The trailer underplays this angle, of course, making the film seem like a collection of the same old sardonic humor moments and comedic pratfalls and misfortunes that always occur when Hollywood stars encounter Mother Nature to any degree.

Declaration of Comedic Principle: it isn’t funny to watch anyone fall off a Joshua Tree-like rock hill. Falling and bruising your bones and muscles and ligaments hurts. Even if you don’t break anything the ache and stiffness stays with you for days.

The point of the tagline “from the director of The Devil Wears Prada and Marley and Me” (i.e., Daniel Frankel) is to make guys like me feel lethargic or depressed or want to drink hemlock, or possibly all three as a package deal.

The poster, however, spells out the bird-watching thing fairly explicity, I think, so Fox can’t be accused of ducking the beak-and-feather aspect entirely.

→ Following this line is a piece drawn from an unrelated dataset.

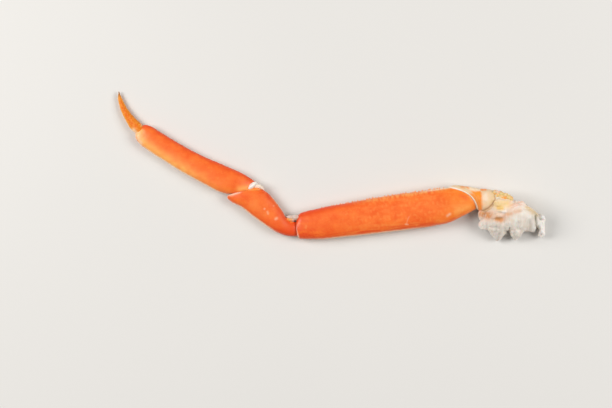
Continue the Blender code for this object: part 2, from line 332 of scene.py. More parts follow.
def layered(tree, colour, layers):
    """Mixes colours over the first one. A layer is (share, colour), and its share is a node's
    output or the name of an attribute of the mesh."""
    for share, over in layers:
        if isinstance(share, str):
            share = add(tree, "Attribute", attribute_name=share).outputs["Fac"]
        mixed = add(tree, "Mix", {0: share, 6: colour, 7: linear(over)}, data_type="RGBA")
        colour = mixed.outputs[2]
    return colour


def new_finish(name, **shader_values):
    """An empty material: its tree, its Principled shader with plain values, the place on the
    object, and itself."""
    made = bpy.data.materials.new(name)
    made.use_nodes = True
    shader = made.node_tree.nodes["Principled BSDF"]
    for socket, value in shader_values.items():
        shader.inputs[socket.replace("_", " ")].default_value = value
    place = add(made.node_tree, "TexCoord").outputs["Object"]
    print("finish:", name)
    return made.node_tree, shader, place, made


def dress(tree, shader, colour, relief, strength, height):
    """Gives the shader its colour, and a node's output as relief, height metres high."""
    tree.links.new(colour, shader.inputs["Base Color"])
    bump = add(tree, "Bump", {"Height": relief.outputs[0], "Strength": strength, "Distance": height})
    tree.links.new(bump.outputs[0], shader.inputs["Normal"])


# %% [markdown]
# ## The shell
# Crab shell is chitin hardened with chalk. Boiling frees its orange pigment, astaxanthin. The outer
# skin is waxy, not varnished, so the gloss is broad. Its colour isn't even: clouds about 8 mm
# across, and pores and tiny warts under a millimetre that are drawn 1.3 mm wide here, because
# finer ones wouldn't show.

# %% Boiled shell
def boiled_shell():
    tree, shader, place, made = new_finish(
        "boiled_chitin_shell", IOR=1.54, Metallic=0.0, Subsurface_Weight=0.06,
        Subsurface_Scale=0.0006, Specular_IOR_Level=0.45,
    )
    clouds = add(tree, "TexNoise", {"Vector": place, "Scale": 1 / 0.008, "Detail": 4.0, "Roughness": 0.6})
    cloud = clouds.outputs[0]
    share = add(tree, "MapRange", {"Value": cloud, "From Min": 0.35, "From Max": 0.68})
    # light specks: pigment is thin over each pore
    pores = add(tree, "TexVoronoi", {"Vector": place, "Scale": 1 / 0.0013, "Randomness": 1.0})
    pore = pores.outputs["Distance"]
    speck = add(tree, "MapRange", {"Value": pore, "From Min": 0.32, "From Max": 0.12, "To Max": 0.2})
    colour = layered(tree, linear("#F2601A"), [
        (share.outputs[0], "#FB7926"), (speck.outputs[0], "#FF9A4A"),
        ("gold", "#FC9420"), ("amber", "#FFAE58"), ("red", "#E84A12"),
        ("pale", "#F2CFA2"), ("cream", "#FBE0BC"), ("white", "#F6E9DC"),
    ])
    rough = {"From Min": 0.3, "From Max": 0.7, "To Min": 0.36, "To Max": 0.5}
    wax = add(tree, "MapRange", {"Value": cloud, **rough})
    tree.links.new(wax.outputs[0], shader.inputs["Roughness"])
    # warts and pores over a finer grain
    grain = add(tree, "TexNoise", {"Vector": place, "Scale": 1 / 0.0011, "Detail": 3.0, "Roughness": 0.6})
    relief = add(tree, "Math", {0: pore, 1: grain.outputs[0]}, operation="SUBTRACT")
    dress(tree, shader, colour, relief, strength=0.5, height=0.00009)
    return made


SHELL = boiled_shell()

# %% [markdown]
# ## The segments
# All four orange segments share the finish, and differ in ribs and in where the pigment is thick.
# Seen from above it is thick along the upper margin and thin along the lower one, where a cream
# line shows. The underside has little pigment, as on all crabs.


# %% Marks that every segment has
WART = 0.07  # mm


def shell_marks(rings, m, seed):
    """Pale below, as a fade of -s. Cream falls off from the lower margin as exp(-(mm / reach)^3),
    less so underneath. Noise breaks both up."""
    mottle = swell(rings, 6, seed)
    fine = swell(rings, 1.7, seed + 1)
    line = np.exp(-((m["lower"] / (0.7 + 0.05 * fine)) ** 3))
    return {
        "pale": fade(-m["top"] + 0.07 * mottle, 0.05, 0.85) * (0.86 + 0.06 * mottle),
        "cream": line * (0.3 + 0.7 * fade(m["top"], -0.9, 0.2)),
        **{name: np.zeros(rings.shape[:2]) for name in ("gold", "white")},
    }


def uneven(rings, m, seed):
    """Heights in mm: long swells 0.05 high, short ones 0.01, and warts along both margins."""
    height = 0.05 * swell(rings, 16, seed) + 0.01 * swell(rings, 2.6, seed + 1)
    edge = bell(m["upper"], 0.9) + bell(m["lower"], 0.9)
    warts = np.clip(swell(rings, 1.6, seed + 2), 0, 2)
    inside = fade(np.minimum(m["first"], m["last"]), -0.1, 1.2)
    return (height + WART * edge * warts) * inside


# %% [markdown]
# ### Merus
# The long flat segment with most of the meat. Rows of tiny spines run along its upper margin, with
# cream tips, and finer teeth along its lower margin.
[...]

Keep in mind that Franklin wrote and directed those two culty-quirky Bill Murray comedies that hever quite caught on, Quick Change and Bigger Than Life, and that he adapted a third Murray dud, The Man Who KNew Too Little. Franklin also directed that Joe Pesci “Weegee” movie called The Public Eye. He also wrote Ridley Scott’s Someone to Watch Over Me and The Name of the Rose and Antitrust, which starred Tim Robbins as a Bill Gates-y software billionaire.